» **Goal of the exercise**:
The lines to return are those from the one containing "Keep writing the" down to the one containing "trailer's materials, each", inclusive; return them exactly and nothing else.

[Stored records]
--- --- ---

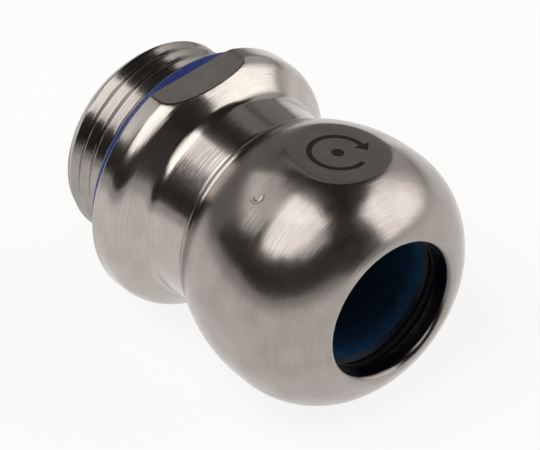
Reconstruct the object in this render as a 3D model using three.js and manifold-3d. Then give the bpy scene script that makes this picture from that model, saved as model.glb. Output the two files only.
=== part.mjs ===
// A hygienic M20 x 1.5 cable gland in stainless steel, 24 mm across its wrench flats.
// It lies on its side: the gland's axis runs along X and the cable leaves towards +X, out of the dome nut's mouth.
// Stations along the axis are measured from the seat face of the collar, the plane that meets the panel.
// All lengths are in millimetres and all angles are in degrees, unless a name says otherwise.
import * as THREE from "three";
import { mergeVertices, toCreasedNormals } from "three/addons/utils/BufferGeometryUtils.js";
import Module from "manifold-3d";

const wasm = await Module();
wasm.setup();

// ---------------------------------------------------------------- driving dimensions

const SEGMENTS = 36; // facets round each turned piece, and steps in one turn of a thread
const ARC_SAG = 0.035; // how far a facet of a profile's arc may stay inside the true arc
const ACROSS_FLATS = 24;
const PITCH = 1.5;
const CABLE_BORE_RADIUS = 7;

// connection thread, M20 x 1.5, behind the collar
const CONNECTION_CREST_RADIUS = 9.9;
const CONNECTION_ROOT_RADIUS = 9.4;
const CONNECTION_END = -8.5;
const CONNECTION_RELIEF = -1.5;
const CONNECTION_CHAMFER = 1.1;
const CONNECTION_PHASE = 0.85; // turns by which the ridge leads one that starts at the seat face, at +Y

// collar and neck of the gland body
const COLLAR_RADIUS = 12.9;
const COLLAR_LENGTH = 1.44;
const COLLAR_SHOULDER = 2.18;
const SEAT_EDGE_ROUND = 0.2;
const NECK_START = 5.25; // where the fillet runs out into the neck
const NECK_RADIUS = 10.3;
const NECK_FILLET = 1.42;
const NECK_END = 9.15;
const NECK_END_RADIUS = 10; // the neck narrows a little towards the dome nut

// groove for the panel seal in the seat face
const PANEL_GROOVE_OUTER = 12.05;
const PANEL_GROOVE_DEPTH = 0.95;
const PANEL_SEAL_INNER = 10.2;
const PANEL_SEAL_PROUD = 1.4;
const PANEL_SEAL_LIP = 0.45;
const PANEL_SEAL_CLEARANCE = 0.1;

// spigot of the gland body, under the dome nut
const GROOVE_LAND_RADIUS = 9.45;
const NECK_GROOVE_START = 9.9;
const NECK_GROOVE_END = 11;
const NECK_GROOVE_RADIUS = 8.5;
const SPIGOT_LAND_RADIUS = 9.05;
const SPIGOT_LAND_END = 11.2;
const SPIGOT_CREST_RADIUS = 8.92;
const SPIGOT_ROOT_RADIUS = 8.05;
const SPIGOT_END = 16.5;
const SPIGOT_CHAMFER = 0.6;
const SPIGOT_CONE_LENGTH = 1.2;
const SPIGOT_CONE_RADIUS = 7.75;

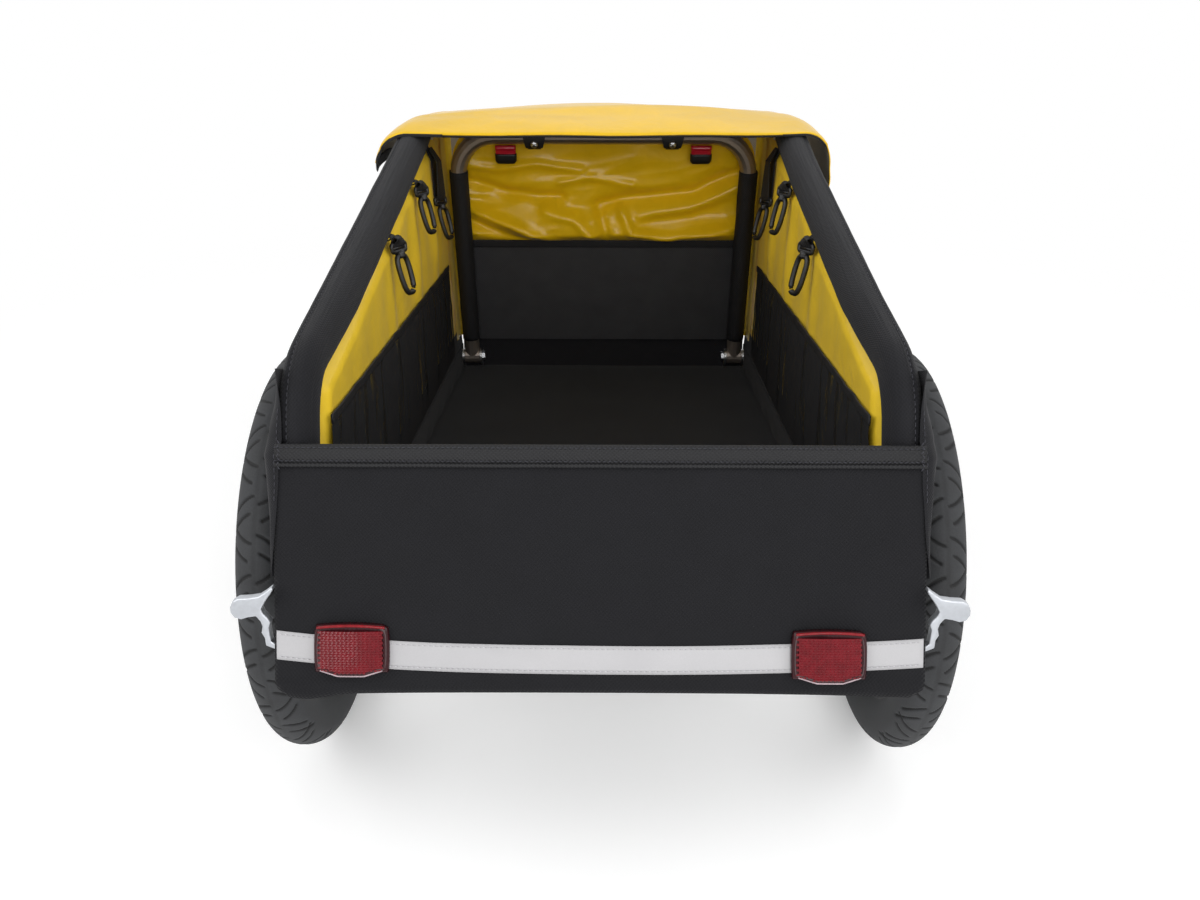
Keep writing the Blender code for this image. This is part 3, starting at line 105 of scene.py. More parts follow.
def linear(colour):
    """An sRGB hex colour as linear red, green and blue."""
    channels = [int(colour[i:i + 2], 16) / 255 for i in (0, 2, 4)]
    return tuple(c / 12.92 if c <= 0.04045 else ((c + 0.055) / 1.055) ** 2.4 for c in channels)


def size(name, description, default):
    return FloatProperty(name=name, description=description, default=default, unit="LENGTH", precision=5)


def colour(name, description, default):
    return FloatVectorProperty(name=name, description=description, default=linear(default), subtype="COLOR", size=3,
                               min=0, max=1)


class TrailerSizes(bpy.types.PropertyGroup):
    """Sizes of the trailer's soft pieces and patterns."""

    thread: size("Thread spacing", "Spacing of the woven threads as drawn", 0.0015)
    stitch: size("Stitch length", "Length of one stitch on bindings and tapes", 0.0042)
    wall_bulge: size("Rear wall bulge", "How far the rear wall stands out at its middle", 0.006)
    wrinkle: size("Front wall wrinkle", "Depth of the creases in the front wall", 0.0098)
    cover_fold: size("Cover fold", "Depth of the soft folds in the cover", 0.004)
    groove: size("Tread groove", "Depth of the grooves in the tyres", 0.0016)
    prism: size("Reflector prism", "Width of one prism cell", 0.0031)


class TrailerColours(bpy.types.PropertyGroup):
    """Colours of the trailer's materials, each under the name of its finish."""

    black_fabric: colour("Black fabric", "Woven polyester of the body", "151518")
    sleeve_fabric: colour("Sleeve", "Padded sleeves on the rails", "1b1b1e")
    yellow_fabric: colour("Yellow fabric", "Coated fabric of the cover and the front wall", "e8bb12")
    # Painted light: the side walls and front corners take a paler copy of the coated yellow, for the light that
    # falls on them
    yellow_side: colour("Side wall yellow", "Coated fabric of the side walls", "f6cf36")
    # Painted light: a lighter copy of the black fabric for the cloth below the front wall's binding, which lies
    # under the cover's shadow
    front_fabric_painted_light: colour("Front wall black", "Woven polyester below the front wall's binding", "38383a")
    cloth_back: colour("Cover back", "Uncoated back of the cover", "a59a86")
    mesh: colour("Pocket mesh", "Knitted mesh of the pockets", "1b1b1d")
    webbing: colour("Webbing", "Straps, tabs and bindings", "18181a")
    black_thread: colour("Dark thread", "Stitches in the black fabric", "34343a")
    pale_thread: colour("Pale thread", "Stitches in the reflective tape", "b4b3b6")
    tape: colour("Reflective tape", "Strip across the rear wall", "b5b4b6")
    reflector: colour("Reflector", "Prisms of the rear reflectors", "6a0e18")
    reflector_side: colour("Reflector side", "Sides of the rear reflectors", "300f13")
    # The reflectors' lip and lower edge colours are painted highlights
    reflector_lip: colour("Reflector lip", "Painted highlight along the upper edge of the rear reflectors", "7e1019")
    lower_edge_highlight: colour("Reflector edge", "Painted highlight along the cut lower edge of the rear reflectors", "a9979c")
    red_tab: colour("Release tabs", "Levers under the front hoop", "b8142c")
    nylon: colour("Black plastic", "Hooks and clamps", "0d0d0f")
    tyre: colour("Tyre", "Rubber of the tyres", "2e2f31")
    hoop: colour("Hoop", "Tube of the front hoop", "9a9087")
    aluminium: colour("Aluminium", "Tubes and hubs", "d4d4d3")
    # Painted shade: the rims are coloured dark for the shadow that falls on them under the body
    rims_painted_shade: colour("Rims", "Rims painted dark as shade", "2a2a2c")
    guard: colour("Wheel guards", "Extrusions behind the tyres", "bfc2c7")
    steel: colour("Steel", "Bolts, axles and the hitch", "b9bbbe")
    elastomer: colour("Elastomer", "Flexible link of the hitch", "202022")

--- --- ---

» **Reply to the task**:
Keep writing the Blender code for this image. This is part 3, starting at line 105 of scene.py. More parts follow.
def linear(colour):
    """An sRGB hex colour as linear red, green and blue."""
    channels = [int(colour[i:i + 2], 16) / 255 for i in (0, 2, 4)]
    return tuple(c / 12.92 if c <= 0.04045 else ((c + 0.055) / 1.055) ** 2.4 for c in channels)


def size(name, description, default):
    return FloatProperty(name=name, description=description, default=default, unit="LENGTH", precision=5)


def colour(name, description, default):
    return FloatVectorProperty(name=name, description=description, default=linear(default), subtype="COLOR", size=3,
                               min=0, max=1)


class TrailerSizes(bpy.types.PropertyGroup):
    """Sizes of the trailer's soft pieces and patterns."""

    thread: size("Thread spacing", "Spacing of the woven threads as drawn", 0.0015)
    stitch: size("Stitch length", "Length of one stitch on bindings and tapes", 0.0042)
    wall_bulge: size("Rear wall bulge", "How far the rear wall stands out at its middle", 0.006)
    wrinkle: size("Front wall wrinkle", "Depth of the creases in the front wall", 0.0098)
    cover_fold: size("Cover fold", "Depth of the soft folds in the cover", 0.004)
    groove: size("Tread groove", "Depth of the grooves in the tyres", 0.0016)
    prism: size("Reflector prism", "Width of one prism cell", 0.0031)


class TrailerColours(bpy.types.PropertyGroup):
    """Colours of the trailer's materials, each under the name of its finish."""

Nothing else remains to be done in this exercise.